What to produce ::
Find the lines below that contain the word "materials" and count them. Only the number should be given.

Start Material

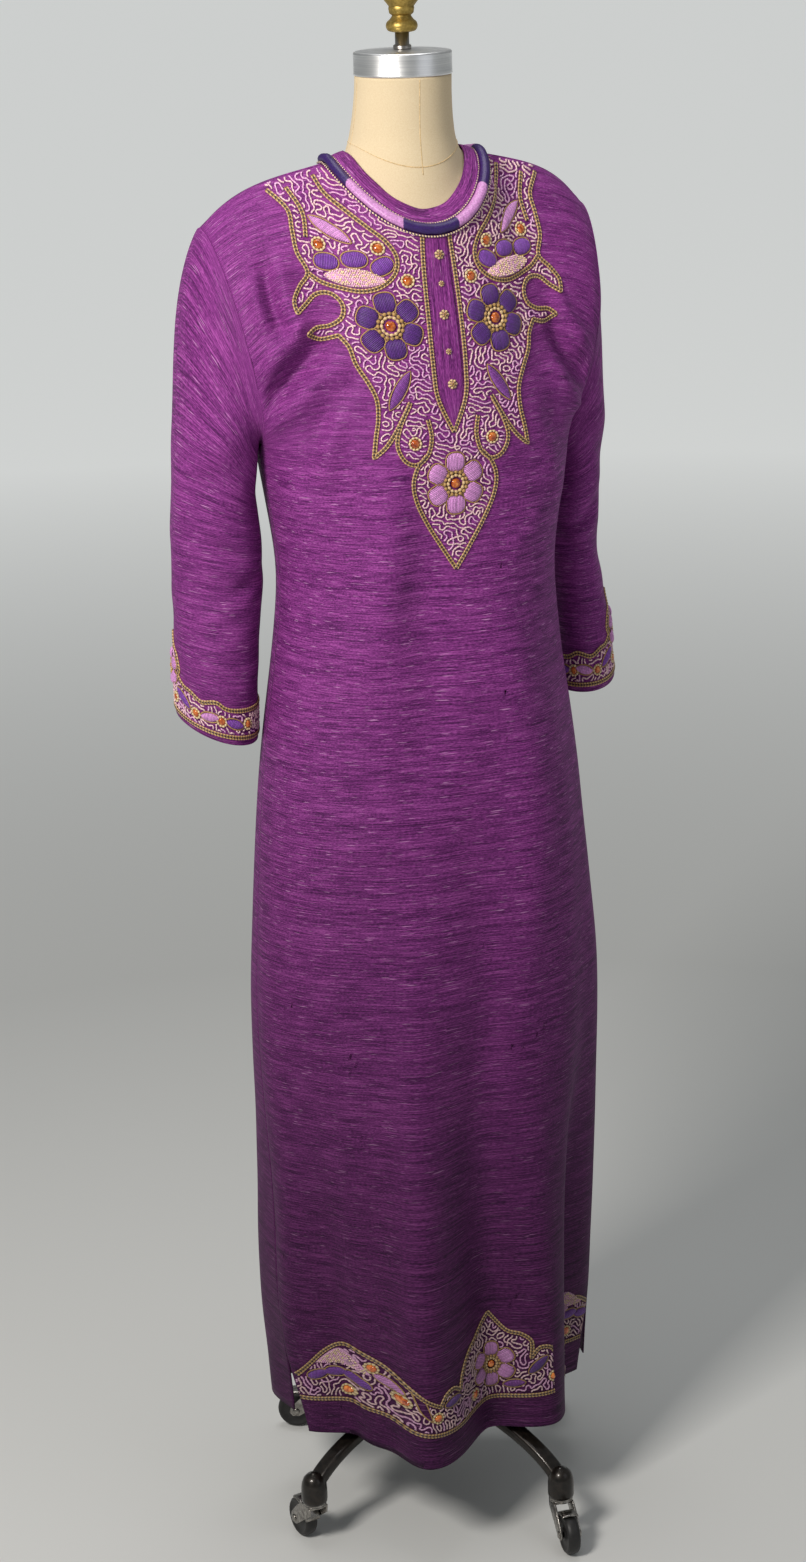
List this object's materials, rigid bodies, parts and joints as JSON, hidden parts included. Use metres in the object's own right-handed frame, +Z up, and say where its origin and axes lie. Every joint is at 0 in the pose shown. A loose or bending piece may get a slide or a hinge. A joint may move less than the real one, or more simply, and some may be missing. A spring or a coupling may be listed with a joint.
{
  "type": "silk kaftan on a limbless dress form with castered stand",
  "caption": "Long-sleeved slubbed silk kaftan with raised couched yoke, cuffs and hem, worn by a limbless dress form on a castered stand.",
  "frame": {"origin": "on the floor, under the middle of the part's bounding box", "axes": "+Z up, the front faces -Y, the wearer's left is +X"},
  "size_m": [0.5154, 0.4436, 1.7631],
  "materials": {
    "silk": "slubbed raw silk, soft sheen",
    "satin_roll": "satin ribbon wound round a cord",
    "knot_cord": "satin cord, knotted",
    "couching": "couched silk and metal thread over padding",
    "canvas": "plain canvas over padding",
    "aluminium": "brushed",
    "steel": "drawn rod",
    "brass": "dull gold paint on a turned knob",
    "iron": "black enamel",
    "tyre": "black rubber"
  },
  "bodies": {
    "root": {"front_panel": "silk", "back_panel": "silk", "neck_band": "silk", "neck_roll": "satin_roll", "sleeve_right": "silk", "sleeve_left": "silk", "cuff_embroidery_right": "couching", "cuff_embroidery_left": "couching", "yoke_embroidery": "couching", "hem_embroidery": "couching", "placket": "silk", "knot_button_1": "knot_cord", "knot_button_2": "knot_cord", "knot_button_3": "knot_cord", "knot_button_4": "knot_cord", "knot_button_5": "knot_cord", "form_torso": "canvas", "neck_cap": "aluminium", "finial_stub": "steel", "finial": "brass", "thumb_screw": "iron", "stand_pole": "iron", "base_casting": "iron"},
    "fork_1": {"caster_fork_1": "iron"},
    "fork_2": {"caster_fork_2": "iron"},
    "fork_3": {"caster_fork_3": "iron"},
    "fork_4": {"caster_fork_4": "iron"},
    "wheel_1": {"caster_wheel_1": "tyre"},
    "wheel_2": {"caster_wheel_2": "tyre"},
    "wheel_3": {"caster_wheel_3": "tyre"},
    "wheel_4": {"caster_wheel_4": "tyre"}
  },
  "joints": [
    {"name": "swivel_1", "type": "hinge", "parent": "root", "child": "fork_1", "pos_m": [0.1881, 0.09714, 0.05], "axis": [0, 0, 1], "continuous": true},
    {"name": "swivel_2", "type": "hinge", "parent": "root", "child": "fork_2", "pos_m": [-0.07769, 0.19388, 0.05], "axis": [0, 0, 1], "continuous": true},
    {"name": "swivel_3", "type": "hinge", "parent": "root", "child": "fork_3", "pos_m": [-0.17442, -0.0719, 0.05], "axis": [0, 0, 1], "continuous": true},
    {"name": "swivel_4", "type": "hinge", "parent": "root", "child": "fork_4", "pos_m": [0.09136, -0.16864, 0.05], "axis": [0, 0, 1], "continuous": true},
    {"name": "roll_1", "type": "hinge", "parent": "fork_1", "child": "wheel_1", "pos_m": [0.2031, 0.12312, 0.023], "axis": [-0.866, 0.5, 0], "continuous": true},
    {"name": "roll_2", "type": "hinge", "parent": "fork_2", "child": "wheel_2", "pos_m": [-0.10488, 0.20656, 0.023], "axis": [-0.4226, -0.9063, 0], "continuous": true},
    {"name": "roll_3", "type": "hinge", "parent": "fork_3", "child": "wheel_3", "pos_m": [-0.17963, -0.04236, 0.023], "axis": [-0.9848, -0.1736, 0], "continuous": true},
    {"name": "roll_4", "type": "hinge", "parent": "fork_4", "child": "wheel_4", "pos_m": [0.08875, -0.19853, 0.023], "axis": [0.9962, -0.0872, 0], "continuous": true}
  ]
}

End Material

Written answer ::
2